Rising above its unfortunate title, Chad Kinkle's Jug Face proves a smart, often terrifying take on demonic forces and the lengths people will go to appease those dark powers. It's an story filled with compelling yet unlikable characters, bizarre cult rituals and angry gods. Jug Face takes more than a few left hand turns and is often head scratching, yet it's an ultimately rewarding film for the viewer.
Jug Face tells the story of a back woods clan that worship an unseen yet powerful creature that lines in “The Pit”. In order to keep the peace with the force, the families need to offer it a human sacrifice from time to time. They choose their victim in an odd fashion. One of the more feeble minded members of the group sees a face in a vision and molds a piece of pottery into the face of the person his mind's eye sees. Whoever's face appear is offered up as a bloody, cut throat sacrifice, and relative peace and prosperity remain intact. However, when the teenaged daughter of the family patriarch finds her face on a jug, she hides it, and all hell breaks loose.
It shouldn't come as a surprise that Jug Face stands out amongst the crowded indie landscape as the film carries an impressive cast and crew pedigree. Jug Face acts as a reunion of sorts of 2011's The Woman. Lucky McKee and Andrew Van Houten serve as producers here and bring back Sean Spillane to contribute to this film's soundtrack as well. Sean Bridgers and Lauren Ashley Carter have major roles as well. (The lovely Carter is quickly becoming the go-to actress for unwanted teen pregnancy borne of incest). Larry Fesseden's turn as the family patriarch almost guarantees Jug Face will be a cut above as he's lent himself to a string of quality indies as an actor, writer, director and guiding hand steering young filmmakers along the right path. More surprising is Sean Young as the domineering, bitter mother. Unrecognizable from her Blade Runner heyday, Young dominates every scene she appears in as a towering and terrifying figure that brokers no dissent and rules her children with an iron will. It's a captivating performance.
The interactions and depictions of this clan of rubes work especially well. Kinkle never lets the proceedings devolve into full blown mockery of this group. Instead of writing them with a hive mind, which is the easy thing to do when dealing with what amounts to a cult, each of the characters have their own voice and each have their own feelings and reactions to The Pit and what it represents. He also allows very little of the outside world to seep in, keeping the focus on the tight knit group and their odd religion. Make no mistake, these are horrible people, and even Ada-the would be heroine of the film-is capable of heinous acts of betrayal, yet they're equally fascinating due to the resoluteness of their beliefs. While the occasional supernatural aspects of the film fall flat, when Kinkle keeps the focus on Ada and her family or her oddly affecting relationship with the simple minded Dawai (Bridgers playing a role that will look familiar to anyone who watched him in Deadwood) the film works.

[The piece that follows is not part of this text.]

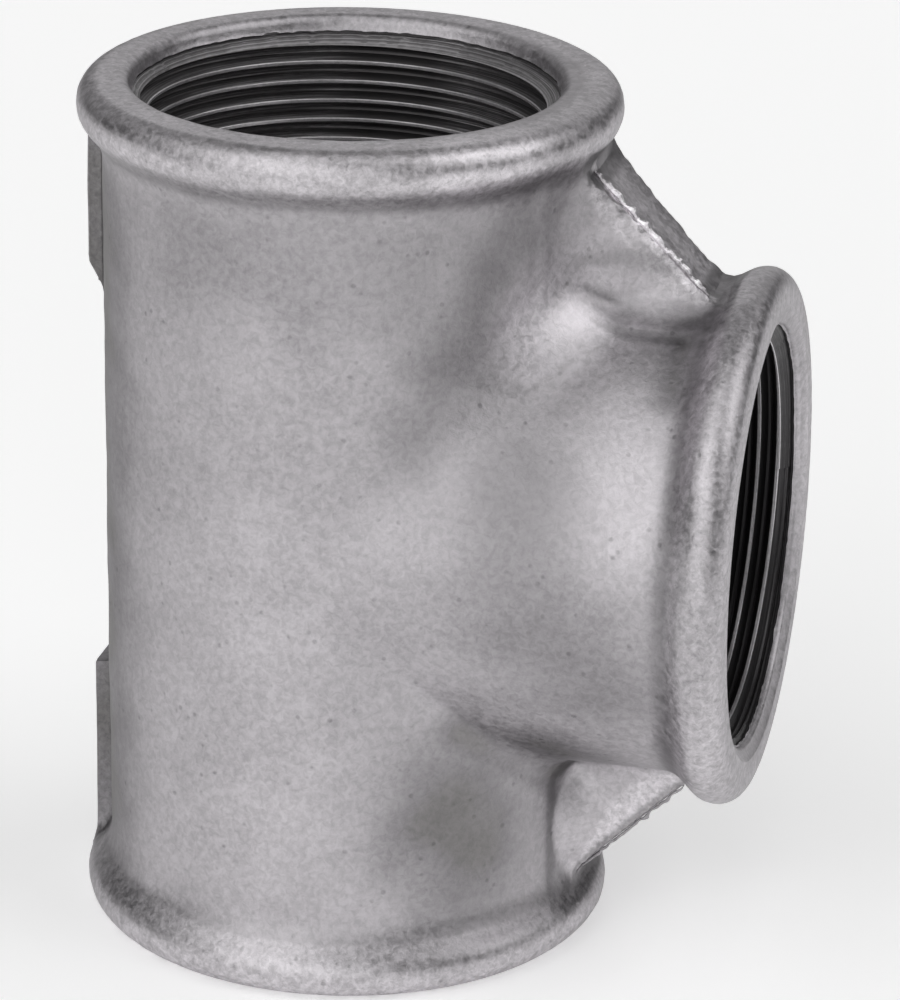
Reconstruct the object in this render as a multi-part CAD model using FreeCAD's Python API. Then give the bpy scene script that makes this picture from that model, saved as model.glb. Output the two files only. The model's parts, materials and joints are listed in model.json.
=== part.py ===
import FreeCAD, Part
import math
import os

from FreeCAD import Vector

# Galvanised cast iron equal tee with a beaded rim at each of its three threaded ends.
# Millimetres. The origin is the centre of the lower end face, +Z runs up the run and
# +X runs out along the branch.

# Pipe thread, 1 1/2 inch parallel, 11 threads to the inch
thread_major_radius = 23.90
thread_pitch = 25.4 / 11
thread_depth = 0.640327 * thread_pitch
thread_minor_radius = thread_major_radius - thread_depth
thread_end_depth = 19.1

# Mouth of each end: a slightly tapered rim as cast, then the chamfer that leads into the thread
mouth_clearance = 0.3
mouth_depth = 1.7
thread_chamfer_depth = 1.2
thread_start_depth = mouth_depth + thread_chamfer_depth
runout_depth = 1.8

# Overall reach from the crossing of the two axes
run_centre_to_face = 50.0
branch_centre_to_face = 49.2
run_length = 2 * run_centre_to_face
crossing = Vector(0, 0, run_centre_to_face)

# Barrel and cored waterway
core_clearance = 0.2
barrel_wall = 3.7
branch_barrel_step = 0.3
waterway_radius = thread_major_radius + core_clearance
run_barrel_radius = waterway_radius + barrel_wall
branch_barrel_radius = run_barrel_radius - branch_barrel_step
crotch_fillet = 6.0

# Bead round each end, measured back from the end face
bead_wall = 6.7
bead_band = 4.1
bead_length = 7.4
bead_face_corner = 2.8
bead_back_corner = 2.5
bead_neck_fillet = 2.2
bead_radius = thread_major_radius + bead_wall

# Webs at 45 degrees in the two crotches, flat on top and drafted on their sides
web_height = 11.1
web_half_width = 4.3
web_draft_degrees = 2.0
web_end_sink = 2.0

# Flares that spread the webs into the barrels, each given by the radius of its hollow side
upper_flare_on_run = 14.0
upper_flare_on_branch = 5.0
lower_flare_on_run = 4.0
lower_flare_on_branch = 4.0
flare_sink = 0.15
flare_start = 18.0

# Flat pads down the back of the run, under each bead
pad_half_width = 4.3
pad_seat = 2.0
upper_pad_height = 2.0
upper_pad_length = 26.7
upper_pad_slope = 3.4
lower_pad_height = 1.7
lower_pad_length = 27.3
lower_pad_corner = 1.6

run_axis = Vector(0, 0, 1)
branch_axis = Vector(1, 0, 0)


def rounded_outline(corners):
    """Close a flat outline through (point, radius) corners, with a tangent arc at each radius."""
    arcs = []
    for i, (corner, radius) in enumerate(corners):
        before = (corners[i - 1][0] - corner).normalize()
        after = (corners[(i + 1) % len(corners)][0] - corner).normalize()
        half_angle = before.getAngle(after) / 2
        setback = radius / math.tan(half_angle)
        bisector = (before + after).normalize()
        middle = corner + bisector * (radius / math.sin(half_angle) - radius)
        arcs.append((corner + before * setback, middle, corner + after * setback, radius))
    edges = []
    for i, (start, middle, end, radius) in enumerate(arcs):
        if radius > 0:
            edges.append(Part.Arc(start, middle, end).toShape())
        next_start = arcs[(i + 1) % len(arcs)][0]
        edges.append(Part.LineSegment(end, next_start).toShape())
    return Part.Wire(edges)


def turned(corners, along, base):
    """Revolve (distance along the axis, radius from it, corner radius) corners about an axis."""
    across = Vector(0, 1, 0)
    outline = []
    for distance, radius, corner_radius in corners:
        outline.append((base + along * distance + across * radius, corner_radius))
    profile = Part.Face(rounded_outline(outline))
    return profile.revolve(base, along, 360)


def bead_corners(face, barrel_radius):
    """Corners of one bead, from the barrel out to an end face at the given distance."""
    return [
        (face - bead_length, barrel_radius, bead_neck_fillet),
        (face - bead_band, bead_radius, bead_back_corner),
        (face, bead_radius, bead_face_corner),
    ]


def run_blank():
    """Solid outside form of the run, with a bead at both ends."""
    upper = bead_corners(run_centre_to_face, run_barrel_radius)
    lower = [(-distance, radius, corner) for distance, radius, corner in reversed(upper)]
    ends = [(run_centre_to_face, 0, 0), (-run_centre_to_face, 0, 0)]
    return turned(lower + upper + ends, run_axis, crossing)


def branch_blank():
    """Solid outside form of the branch, from the run's axis out to its bead."""
    corners = [(0, 0, 0), (0, branch_barrel_radius, 0)]
    corners += bead_corners(branch_centre_to_face, branch_barrel_radius)
    corners += [(branch_centre_to_face, 0, 0)]
    return turned(corners, branch_axis, crossing)


def crotch_edges(body):
    """The curved seams where the branch barrel meets the run barrel."""
    found = []
    for edge in body.Edges:
        middle = edge.valueAt((edge.FirstParameter + edge.LastParameter) / 2) - crossing
        off_run = abs(math.hypot(middle.x, middle.y) - run_barrel_radius)
        off_branch = abs(math.hypot(middle.y, middle.z) - branch_barrel_radius)
        if off_run < branch_barrel_step and off_branch < branch_barrel_step:
            found.append(edge)
    return found


def web_face_distance():
    """Distance from the crossing to the flat outer face of a web."""
    return math.sqrt(2) * run_barrel_radius + web_height


def web_neck_half_width():
    """Half the width of a web where it reaches the crotch, with its draft."""
    return web_half_width + web_height * math.tan(math.radians(web_draft_degrees))


def web_corner(side, half_depth):
    """Three-cornered block under the outer face of a web, from one axis to the other."""
    reach = math.sqrt(2) * web_face_distance()
    back = Vector(0, -half_depth, 0)
    corners = [crossing, crossing + branch_axis * reach, crossing + run_axis * (side * reach), crossing]
    block = Part.Face(Part.makePolygon([corner + back for corner in corners]))
    return block.extrude(Vector(0, 2 * half_depth, 0))


def web(side):
    """Drafted plate of a web across one crotch: side is 1 above the branch, -1 below."""
    outwards = Vector(1, 0, side).normalize()
    lengthwise = Vector(1, 0, -side).normalize()
    across = Vector(0, 1, 0)
    face_distance = web_face_distance()
    root_distance = face_distance - web_height
    half_length = face_distance - math.sqrt(2) * (run_barrel_radius - web_end_sink)
    start = crossing - lengthwise * half_length
    outline = [
        start + outwards * face_distance + across * web_half_width,
        start + outwards * root_distance + across * web_neck_half_width(),
        start + outwards * root_distance - across * web_neck_half_width(),
        start + outwards * face_distance - across * web_half_width,
    ]
    section = Part.Face(Part.makePolygon(outline + outline[:1]))
    return section.extrude(lengthwise * (2 * half_length))


def flare(side, up, along, end, barrel_radius, hollow_radius):
    """Hollow-sided foot that spreads one web onto one barrel, on both sides of the web."""
    across = Vector(0, 1, 0)
    neck = web_neck_half_width()
    centre_distance = barrel_radius + hollow_radius - flare_sink
    centre_across = neck + hollow_radius
    centre_up = math.sqrt(centre_distance**2 - centre_across**2)
    foot_share = 1 - hollow_radius / centre_distance
    half_angle = (math.pi / 2 - math.asin(centre_across / centre_distance)) / 2
    middle_up = centre_up - hollow_radius * math.sin(half_angle)
    middle_across = centre_across - hollow_radius * math.cos(half_angle)
    start = crossing + along * flare_start
    edges = []
    tops = []
    feet = []
    for hand in (-1, 1):
        top = start + up * centre_up + across * (hand * neck)
        middle = start + up * middle_up + across * (hand * middle_across)
        foot = start + up * (foot_share * centre_up) + across * (hand * foot_share * centre_across)
        edges.append(Part.Arc(top, middle, foot).toShape())
        tops.append(top)
        feet.append(foot)
    edges.append(Part.LineSegment(tops[0], tops[1]).toShape())
    edges.append(Part.LineSegment(feet[0], feet[1]).toShape())
    section = Part.Face(Part.Wire(Part.__sortEdges__(edges)))
    foot_block = section.extrude(along * (end - flare_start))
    return foot_block.common(web_corner(side, centre_across))


def webs_with_flares():
    """Both webs, each with a flare on the run and one on the branch."""
    run_end = run_centre_to_face - bead_band
    branch_end = branch_centre_to_face - bead_band
    hollow_radii = {
        1: (upper_flare_on_run, upper_flare_on_branch),
        -1: (lower_flare_on_run, lower_flare_on_branch),
    }
    pieces = []
    for side, (on_run, on_branch) in hollow_radii.items():
        upright = run_axis * side
        pieces.append(web(side))
        pieces.append(flare(side, branch_axis, upright, run_end, run_barrel_radius, on_run))
        pieces.append(flare(side, upright, branch_axis, branch_end, branch_barrel_radius, on_branch))
    return pieces


def back_pads():
    """Two shallow flat pads down the back of the run, each running into a bead."""
    barrel = -run_barrel_radius
    inner = barrel + pad_seat
    upper_outer = barrel - upper_pad_height
    upper_end = run_length - upper_pad_length
    upper = [
        (Vector(inner, 0, run_length - bead_band), 0),
        (Vector(upper_outer, 0, run_length - bead_band), 0),
        (Vector(upper_outer, 0, upper_end + upper_pad_slope), 0),
        (Vector(barrel, 0, upper_end), 0),
        (Vector(inner, 0, upper_end), 0),
    ]
    lower_outer = barrel - lower_pad_height
    lower = [
        (Vector(inner, 0, bead_band), 0),
        (Vector(lower_outer, 0, bead_band), 0),
        (Vector(lower_outer, 0, lower_pad_length), lower_pad_corner),
        (Vector(inner, 0, lower_pad_length), 0),
    ]
    pads = []
    for outline in (upper, lower):
        side_face = Part.Face(rounded_outline(outline))
        side_face.translate(Vector(0, -pad_half_width, 0))
        pads.append(side_face.extrude(Vector(0, 2 * pad_half_width, 0)))
    return pads


def waterway(along, reach):
    """What is taken out of one end: mouth, chamfer, threaded length and the cored hollow."""
    corners = [
        (0, 0, 0),
        (reach, 0, 0),
        (reach, thread_major_radius + mouth_clearance, 0),
        (reach - mouth_depth, thread_major_radius, 0),
        (reach - thread_start_depth, thread_minor_radius, 0),
        (reach - thread_end_depth, thread_minor_radius, 0),
        (reach - thread_end_depth - runout_depth, waterway_radius, 0),
        (0, waterway_radius, 0),
    ]
    return turned(corners, along, crossing)


def casting():
    """The whole tee as one solid."""
    body = run_blank().fuse(branch_blank()).removeSplitter()
    body = body.makeFillet(crotch_fillet, crotch_edges(body))
    body = body.fuse(webs_with_flares() + back_pads())
    upper_end = waterway(run_axis, run_centre_to_face)
    lower_end = waterway(-run_axis, run_centre_to_face)
    branch_end = waterway(branch_axis, branch_centre_to_face)
    hollow = upper_end.fuse([lower_end, branch_end]).removeSplitter()
    return body.cut(hollow)


os.makedirs("parts", exist_ok=True)
tee = casting()
solid = tee.Solids[0]
solid.exportStep("parts/tee_casting.step")
box = solid.BoundBox
print("solids", len(tee.Solids), "valid", solid.isValid())
print("volume cm3", round(solid.Volume / 1000, 2))
print("box mm", round(box.XLength, 2), round(box.YLength, 2), round(box.ZLength, 2))
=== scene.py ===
# %% [markdown]
# # A galvanised cast iron pipe tee
# The object is one iron casting: a straight run with a branch at a right angle, a bead round each
# of the three mouths, a web across each crotch and two flat pads down the back. It was dipped in
# molten zinc and then tapped, so the outside is mottled grey zinc and the threads are bare iron.
# The measured part comes first, because every mesh here is made around it and in its frame.

# %% Load the measured part
import json
import math

import bmesh
import bpy
import numpy as np
from mathutils import Matrix, Vector, noise


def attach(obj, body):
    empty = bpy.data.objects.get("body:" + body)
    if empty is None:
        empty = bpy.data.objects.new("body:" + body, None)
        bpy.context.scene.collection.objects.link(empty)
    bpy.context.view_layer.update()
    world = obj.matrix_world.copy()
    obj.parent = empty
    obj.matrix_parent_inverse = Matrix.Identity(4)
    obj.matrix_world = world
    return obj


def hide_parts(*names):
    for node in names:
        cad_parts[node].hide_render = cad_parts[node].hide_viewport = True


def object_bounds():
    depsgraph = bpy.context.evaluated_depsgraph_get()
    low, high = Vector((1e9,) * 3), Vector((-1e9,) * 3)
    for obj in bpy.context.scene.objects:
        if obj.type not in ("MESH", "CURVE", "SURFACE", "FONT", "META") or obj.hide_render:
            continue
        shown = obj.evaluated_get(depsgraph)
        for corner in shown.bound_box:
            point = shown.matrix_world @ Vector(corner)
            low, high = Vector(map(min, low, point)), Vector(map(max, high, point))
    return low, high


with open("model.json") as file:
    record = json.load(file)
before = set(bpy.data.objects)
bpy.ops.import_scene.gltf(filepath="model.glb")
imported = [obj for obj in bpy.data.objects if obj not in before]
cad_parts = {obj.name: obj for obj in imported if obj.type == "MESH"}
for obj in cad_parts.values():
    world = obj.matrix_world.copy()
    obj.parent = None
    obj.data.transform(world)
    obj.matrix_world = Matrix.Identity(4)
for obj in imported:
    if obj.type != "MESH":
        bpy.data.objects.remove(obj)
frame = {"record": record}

cad_low, cad_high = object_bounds()
mounts = {mount["name"]: mount for mount in frame["record"]["mounts"]}
print("measured box in mm:", [round(1000 * side, 1) for side in cad_high - cad_low])

# %% [markdown]
# ## The sizes that matter
# A pipe fitter would give this part by its thread, its reach and its wall. The reach and the crest
# radius are read from the measured part. The rest are the sizes of its beads, webs and pads, in
# millimetres, and every form below is worked out from them. Points are counted from the crossing
# of the two axes, because both barrels are simplest there.

# %% Name the sizes
MM = 0.001
run_reach = (cad_high.z - cad_low.z) / MM / 2
branch_reach = cad_high.x / MM
crest_radius = mounts["run_top"]["dims"]["r_mm"]
thread_pitch = 25.4 / 11
thread_depth = 0.640327 * thread_pitch
root_radius = crest_radius + thread_depth
thread_end = 19.1
runout_end = 20.9
chamber_radius = 24.1
branch_chamber_radius = 24.0

run_radius = 27.8
branch_radius = 27.5
upper_crotch_fillet = 9.5
lower_crotch_fillet = 3.8
crotch_change = (-14, 8)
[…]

Jug Face is the latest in a slew of independent horror features that have crossed my path of late that refuse to be put in a neat little sub genre box and do what's expected of it. Kinkle isn't afraid to take risks and tell a bizarre and twisted story that pays dividends for viewers up to the challenge. Glass Eye Pix involvement means the film should land distribution in the near future, and horror fans clamoring for original content that avoids the “same old same old” would do well to put their money where their mouths are and seek this out at the first opportunity.